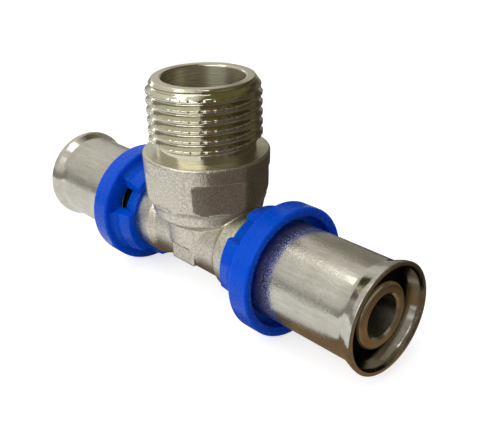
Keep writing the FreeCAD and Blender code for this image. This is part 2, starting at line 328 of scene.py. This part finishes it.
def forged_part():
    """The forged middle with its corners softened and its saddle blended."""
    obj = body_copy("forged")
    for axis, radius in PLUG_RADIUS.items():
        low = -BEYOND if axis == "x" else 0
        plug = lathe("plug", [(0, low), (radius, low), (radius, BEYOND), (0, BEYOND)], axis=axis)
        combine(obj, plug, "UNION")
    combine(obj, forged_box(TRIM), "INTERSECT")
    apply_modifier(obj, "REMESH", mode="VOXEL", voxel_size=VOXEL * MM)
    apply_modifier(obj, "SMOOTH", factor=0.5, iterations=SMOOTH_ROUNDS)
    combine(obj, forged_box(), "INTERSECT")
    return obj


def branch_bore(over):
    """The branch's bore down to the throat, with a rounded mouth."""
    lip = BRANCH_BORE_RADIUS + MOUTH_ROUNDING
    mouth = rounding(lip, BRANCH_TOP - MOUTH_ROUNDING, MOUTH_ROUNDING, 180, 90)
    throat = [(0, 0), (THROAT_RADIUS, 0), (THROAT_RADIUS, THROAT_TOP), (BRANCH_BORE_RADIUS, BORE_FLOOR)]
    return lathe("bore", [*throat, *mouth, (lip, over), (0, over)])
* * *
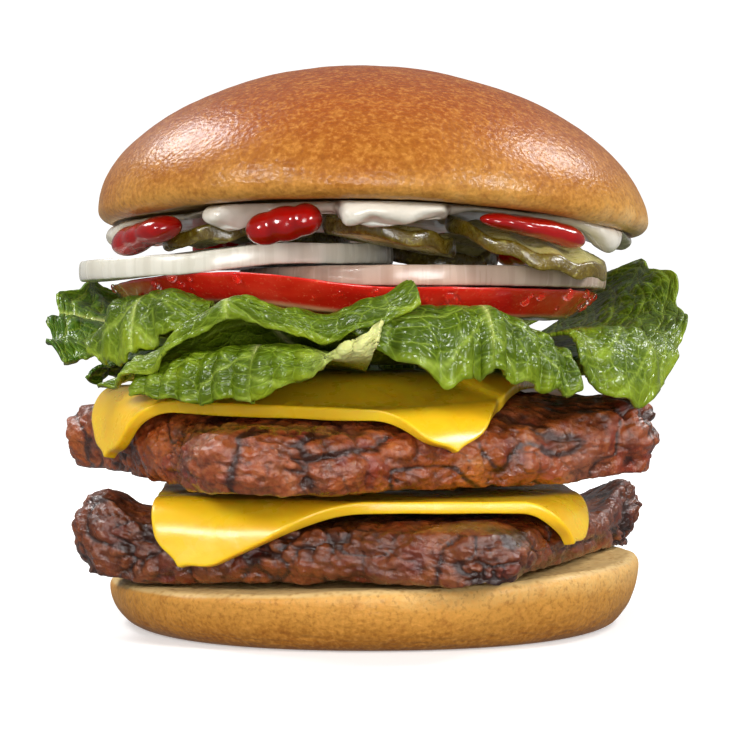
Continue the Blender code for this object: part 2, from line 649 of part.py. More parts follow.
--
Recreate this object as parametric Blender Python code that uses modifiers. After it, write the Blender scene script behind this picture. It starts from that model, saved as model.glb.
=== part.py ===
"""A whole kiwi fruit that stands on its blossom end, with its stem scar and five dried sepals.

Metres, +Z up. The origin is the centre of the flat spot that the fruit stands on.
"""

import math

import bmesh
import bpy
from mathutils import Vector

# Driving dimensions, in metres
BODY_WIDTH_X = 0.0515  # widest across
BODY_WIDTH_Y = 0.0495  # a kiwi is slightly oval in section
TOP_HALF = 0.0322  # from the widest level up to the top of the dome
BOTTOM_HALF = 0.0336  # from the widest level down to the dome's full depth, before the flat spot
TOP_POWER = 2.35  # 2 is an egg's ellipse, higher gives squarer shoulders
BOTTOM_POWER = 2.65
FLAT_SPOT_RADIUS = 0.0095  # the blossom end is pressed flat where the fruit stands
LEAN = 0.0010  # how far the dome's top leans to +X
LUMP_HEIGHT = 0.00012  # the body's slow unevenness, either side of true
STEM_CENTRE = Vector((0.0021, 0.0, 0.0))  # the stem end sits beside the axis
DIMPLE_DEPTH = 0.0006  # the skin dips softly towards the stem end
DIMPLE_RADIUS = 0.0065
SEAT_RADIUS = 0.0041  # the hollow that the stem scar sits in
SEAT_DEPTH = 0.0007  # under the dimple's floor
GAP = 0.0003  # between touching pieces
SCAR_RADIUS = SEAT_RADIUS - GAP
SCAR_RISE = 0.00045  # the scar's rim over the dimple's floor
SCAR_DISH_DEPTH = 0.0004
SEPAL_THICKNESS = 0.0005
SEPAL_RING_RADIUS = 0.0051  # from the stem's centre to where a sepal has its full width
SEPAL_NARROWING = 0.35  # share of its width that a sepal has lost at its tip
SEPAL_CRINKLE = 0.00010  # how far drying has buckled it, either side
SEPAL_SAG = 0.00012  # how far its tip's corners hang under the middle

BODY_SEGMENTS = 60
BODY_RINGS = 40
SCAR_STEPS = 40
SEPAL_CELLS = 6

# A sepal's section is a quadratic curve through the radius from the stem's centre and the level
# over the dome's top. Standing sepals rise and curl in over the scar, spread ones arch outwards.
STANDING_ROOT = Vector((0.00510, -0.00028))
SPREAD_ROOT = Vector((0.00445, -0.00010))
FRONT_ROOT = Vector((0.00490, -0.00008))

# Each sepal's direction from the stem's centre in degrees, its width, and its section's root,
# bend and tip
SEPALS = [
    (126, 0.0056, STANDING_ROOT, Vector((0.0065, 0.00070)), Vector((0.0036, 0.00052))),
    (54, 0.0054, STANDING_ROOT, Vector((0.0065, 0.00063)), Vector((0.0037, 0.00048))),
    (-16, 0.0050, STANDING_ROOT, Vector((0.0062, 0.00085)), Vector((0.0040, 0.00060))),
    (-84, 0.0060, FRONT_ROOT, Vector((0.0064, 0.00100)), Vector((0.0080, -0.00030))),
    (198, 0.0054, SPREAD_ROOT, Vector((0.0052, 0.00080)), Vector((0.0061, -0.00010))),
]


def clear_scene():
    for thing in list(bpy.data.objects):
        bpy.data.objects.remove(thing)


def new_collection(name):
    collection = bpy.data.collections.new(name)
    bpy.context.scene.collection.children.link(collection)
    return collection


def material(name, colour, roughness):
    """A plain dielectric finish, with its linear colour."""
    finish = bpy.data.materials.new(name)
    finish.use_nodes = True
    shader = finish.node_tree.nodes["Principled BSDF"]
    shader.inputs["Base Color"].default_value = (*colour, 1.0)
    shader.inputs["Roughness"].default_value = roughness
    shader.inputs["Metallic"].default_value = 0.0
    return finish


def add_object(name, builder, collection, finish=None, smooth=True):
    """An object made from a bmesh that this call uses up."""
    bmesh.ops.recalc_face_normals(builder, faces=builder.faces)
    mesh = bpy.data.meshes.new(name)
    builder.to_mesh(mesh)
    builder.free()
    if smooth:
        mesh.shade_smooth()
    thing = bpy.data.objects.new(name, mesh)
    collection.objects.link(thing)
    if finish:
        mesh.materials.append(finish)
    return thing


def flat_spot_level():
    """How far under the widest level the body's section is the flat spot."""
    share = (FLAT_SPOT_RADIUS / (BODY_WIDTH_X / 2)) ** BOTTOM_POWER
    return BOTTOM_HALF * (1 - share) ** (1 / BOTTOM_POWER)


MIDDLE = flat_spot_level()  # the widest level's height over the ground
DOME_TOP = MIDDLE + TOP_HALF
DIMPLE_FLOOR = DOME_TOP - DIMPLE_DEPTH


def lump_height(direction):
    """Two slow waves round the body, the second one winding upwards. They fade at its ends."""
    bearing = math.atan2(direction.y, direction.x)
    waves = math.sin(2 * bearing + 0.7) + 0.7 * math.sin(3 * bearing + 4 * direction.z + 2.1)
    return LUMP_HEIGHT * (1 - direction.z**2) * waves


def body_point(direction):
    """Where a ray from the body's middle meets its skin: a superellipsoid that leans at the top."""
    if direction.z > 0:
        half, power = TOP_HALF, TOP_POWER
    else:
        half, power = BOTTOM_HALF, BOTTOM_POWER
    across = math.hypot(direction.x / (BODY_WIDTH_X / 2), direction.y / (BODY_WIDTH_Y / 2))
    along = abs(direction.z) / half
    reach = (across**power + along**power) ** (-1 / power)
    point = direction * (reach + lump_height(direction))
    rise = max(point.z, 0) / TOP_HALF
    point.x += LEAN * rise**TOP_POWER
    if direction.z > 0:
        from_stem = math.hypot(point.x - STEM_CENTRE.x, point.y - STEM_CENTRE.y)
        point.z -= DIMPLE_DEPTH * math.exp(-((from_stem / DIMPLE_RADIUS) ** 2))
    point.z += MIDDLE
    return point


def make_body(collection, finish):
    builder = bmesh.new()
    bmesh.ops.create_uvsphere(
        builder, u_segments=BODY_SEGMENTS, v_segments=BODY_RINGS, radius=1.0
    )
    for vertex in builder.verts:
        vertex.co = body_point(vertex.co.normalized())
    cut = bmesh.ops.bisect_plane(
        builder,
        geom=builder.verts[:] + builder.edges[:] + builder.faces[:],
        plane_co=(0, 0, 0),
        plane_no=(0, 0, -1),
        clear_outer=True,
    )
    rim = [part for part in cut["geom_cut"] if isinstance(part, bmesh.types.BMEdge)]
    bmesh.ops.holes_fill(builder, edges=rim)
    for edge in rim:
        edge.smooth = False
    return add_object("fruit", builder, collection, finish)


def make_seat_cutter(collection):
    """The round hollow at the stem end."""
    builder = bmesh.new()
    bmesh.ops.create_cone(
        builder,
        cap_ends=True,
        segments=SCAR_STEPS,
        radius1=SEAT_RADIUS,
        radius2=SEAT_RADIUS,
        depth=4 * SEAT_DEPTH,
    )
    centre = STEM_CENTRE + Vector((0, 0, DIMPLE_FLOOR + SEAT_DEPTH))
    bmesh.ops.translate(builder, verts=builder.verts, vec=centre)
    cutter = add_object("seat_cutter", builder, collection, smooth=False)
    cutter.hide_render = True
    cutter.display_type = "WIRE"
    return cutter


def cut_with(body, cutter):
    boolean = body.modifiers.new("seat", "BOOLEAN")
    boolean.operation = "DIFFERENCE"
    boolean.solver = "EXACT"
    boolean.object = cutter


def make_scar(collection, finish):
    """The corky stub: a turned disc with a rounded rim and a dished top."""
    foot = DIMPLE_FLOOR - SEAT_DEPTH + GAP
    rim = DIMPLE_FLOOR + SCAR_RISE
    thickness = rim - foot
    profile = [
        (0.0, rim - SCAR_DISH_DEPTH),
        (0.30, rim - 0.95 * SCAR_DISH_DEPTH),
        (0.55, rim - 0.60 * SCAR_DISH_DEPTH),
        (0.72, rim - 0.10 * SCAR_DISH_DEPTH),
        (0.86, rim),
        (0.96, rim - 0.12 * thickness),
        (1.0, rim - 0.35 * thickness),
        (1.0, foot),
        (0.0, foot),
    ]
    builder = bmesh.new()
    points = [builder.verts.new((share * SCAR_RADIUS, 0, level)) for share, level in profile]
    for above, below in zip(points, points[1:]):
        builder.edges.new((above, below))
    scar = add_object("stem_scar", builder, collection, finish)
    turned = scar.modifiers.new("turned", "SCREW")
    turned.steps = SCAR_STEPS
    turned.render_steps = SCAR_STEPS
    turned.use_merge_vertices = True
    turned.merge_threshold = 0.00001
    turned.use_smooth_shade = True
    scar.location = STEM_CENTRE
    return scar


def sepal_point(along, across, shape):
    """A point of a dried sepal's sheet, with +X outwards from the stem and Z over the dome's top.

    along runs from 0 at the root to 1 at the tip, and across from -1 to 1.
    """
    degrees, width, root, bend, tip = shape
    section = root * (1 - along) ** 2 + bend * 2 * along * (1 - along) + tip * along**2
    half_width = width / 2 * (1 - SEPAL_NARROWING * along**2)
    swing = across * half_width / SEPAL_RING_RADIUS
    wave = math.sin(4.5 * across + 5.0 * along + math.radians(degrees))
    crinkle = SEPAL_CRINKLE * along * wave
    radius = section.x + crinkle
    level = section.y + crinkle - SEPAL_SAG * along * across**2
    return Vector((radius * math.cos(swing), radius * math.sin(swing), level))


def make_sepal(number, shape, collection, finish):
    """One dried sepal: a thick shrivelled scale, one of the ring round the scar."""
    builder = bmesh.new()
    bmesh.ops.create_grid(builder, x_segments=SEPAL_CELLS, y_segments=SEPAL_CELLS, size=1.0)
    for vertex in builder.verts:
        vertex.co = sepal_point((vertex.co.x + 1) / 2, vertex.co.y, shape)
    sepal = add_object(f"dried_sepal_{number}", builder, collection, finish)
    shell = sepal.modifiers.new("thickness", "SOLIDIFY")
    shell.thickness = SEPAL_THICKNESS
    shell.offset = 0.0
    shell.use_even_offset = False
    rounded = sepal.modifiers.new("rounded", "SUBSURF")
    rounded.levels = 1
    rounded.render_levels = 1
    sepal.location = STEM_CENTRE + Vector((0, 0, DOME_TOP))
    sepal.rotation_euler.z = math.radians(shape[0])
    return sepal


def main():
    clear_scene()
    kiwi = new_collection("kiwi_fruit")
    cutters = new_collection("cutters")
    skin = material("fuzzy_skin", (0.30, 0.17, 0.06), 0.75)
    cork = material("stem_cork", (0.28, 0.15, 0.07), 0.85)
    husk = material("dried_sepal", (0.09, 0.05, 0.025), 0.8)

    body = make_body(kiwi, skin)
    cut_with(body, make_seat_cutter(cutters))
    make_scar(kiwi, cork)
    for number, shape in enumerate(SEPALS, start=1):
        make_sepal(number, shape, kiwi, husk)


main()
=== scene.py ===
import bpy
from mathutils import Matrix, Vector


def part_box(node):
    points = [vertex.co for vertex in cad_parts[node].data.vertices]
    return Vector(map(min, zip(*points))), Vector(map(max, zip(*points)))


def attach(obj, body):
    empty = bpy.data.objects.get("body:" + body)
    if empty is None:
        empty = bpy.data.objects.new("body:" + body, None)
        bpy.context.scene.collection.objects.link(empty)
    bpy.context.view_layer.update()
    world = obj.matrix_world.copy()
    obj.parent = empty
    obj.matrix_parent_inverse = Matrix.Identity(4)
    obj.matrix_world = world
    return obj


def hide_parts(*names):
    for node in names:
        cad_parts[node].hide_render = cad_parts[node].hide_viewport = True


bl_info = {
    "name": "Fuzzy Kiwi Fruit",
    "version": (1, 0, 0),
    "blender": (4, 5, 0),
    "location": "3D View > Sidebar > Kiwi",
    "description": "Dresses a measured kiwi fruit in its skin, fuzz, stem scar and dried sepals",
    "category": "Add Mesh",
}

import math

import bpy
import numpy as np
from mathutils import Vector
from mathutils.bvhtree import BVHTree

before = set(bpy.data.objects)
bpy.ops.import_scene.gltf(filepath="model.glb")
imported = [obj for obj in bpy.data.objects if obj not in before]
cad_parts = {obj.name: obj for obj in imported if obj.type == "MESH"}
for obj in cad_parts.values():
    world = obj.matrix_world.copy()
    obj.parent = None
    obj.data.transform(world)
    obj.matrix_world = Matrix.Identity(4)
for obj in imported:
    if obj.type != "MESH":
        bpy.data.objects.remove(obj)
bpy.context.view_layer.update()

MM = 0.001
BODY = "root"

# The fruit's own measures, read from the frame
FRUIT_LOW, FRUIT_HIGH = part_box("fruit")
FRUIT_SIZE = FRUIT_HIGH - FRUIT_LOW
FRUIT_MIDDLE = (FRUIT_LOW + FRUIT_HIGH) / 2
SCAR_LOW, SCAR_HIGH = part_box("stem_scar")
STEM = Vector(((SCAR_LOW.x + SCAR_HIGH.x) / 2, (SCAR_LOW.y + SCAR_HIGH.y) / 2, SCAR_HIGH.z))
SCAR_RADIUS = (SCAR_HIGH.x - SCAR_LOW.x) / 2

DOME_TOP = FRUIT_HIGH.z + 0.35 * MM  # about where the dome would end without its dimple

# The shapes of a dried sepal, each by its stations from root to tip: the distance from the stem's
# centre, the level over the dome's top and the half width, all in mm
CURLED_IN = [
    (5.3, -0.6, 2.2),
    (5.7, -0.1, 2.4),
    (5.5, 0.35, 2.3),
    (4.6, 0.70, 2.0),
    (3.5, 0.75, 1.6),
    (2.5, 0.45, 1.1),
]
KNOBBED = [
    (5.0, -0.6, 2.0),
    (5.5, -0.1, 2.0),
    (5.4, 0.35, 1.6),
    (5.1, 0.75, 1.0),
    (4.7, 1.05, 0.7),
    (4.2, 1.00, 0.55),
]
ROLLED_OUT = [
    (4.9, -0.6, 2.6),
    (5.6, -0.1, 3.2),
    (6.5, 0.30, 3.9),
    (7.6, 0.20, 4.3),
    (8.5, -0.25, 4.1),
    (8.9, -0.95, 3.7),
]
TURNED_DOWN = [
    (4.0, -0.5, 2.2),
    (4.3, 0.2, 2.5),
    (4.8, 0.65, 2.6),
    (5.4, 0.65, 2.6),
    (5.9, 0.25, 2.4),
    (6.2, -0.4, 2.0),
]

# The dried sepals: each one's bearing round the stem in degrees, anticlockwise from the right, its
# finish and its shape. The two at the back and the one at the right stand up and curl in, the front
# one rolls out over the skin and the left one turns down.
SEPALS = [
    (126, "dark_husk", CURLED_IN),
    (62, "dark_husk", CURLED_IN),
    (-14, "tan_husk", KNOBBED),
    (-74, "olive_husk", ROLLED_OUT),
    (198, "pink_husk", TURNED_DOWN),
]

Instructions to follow
Of the entries above, repeat exactly the lines from the line with "body = make_body(kiwi, skin)" through the line with "bpy.data.objects.remove(obj)", both of them included.

Right answer
    body = make_body(kiwi, skin)
    cut_with(body, make_seat_cutter(cutters))
    make_scar(kiwi, cork)
    for number, shape in enumerate(SEPALS, start=1):
        make_sepal(number, shape, kiwi, husk)


main()
=== scene.py ===
import bpy
from mathutils import Matrix, Vector


def part_box(node):
    points = [vertex.co for vertex in cad_parts[node].data.vertices]
    return Vector(map(min, zip(*points))), Vector(map(max, zip(*points)))


def attach(obj, body):
    empty = bpy.data.objects.get("body:" + body)
    if empty is None:
        empty = bpy.data.objects.new("body:" + body, None)
        bpy.context.scene.collection.objects.link(empty)
    bpy.context.view_layer.update()
    world = obj.matrix_world.copy()
    obj.parent = empty
    obj.matrix_parent_inverse = Matrix.Identity(4)
    obj.matrix_world = world
    return obj


def hide_parts(*names):
    for node in names:
        cad_parts[node].hide_render = cad_parts[node].hide_viewport = True


bl_info = {
    "name": "Fuzzy Kiwi Fruit",
    "version": (1, 0, 0),
    "blender": (4, 5, 0),
    "location": "3D View > Sidebar > Kiwi",
    "description": "Dresses a measured kiwi fruit in its skin, fuzz, stem scar and dried sepals",
    "category": "Add Mesh",
}

import math

import bpy
import numpy as np
from mathutils import Vector
from mathutils.bvhtree import BVHTree

before = set(bpy.data.objects)
bpy.ops.import_scene.gltf(filepath="model.glb")
imported = [obj for obj in bpy.data.objects if obj not in before]
cad_parts = {obj.name: obj for obj in imported if obj.type == "MESH"}
for obj in cad_parts.values():
    world = obj.matrix_world.copy()
    obj.parent = None
    obj.data.transform(world)
    obj.matrix_world = Matrix.Identity(4)
for obj in imported:
    if obj.type != "MESH":
        bpy.data.objects.remove(obj)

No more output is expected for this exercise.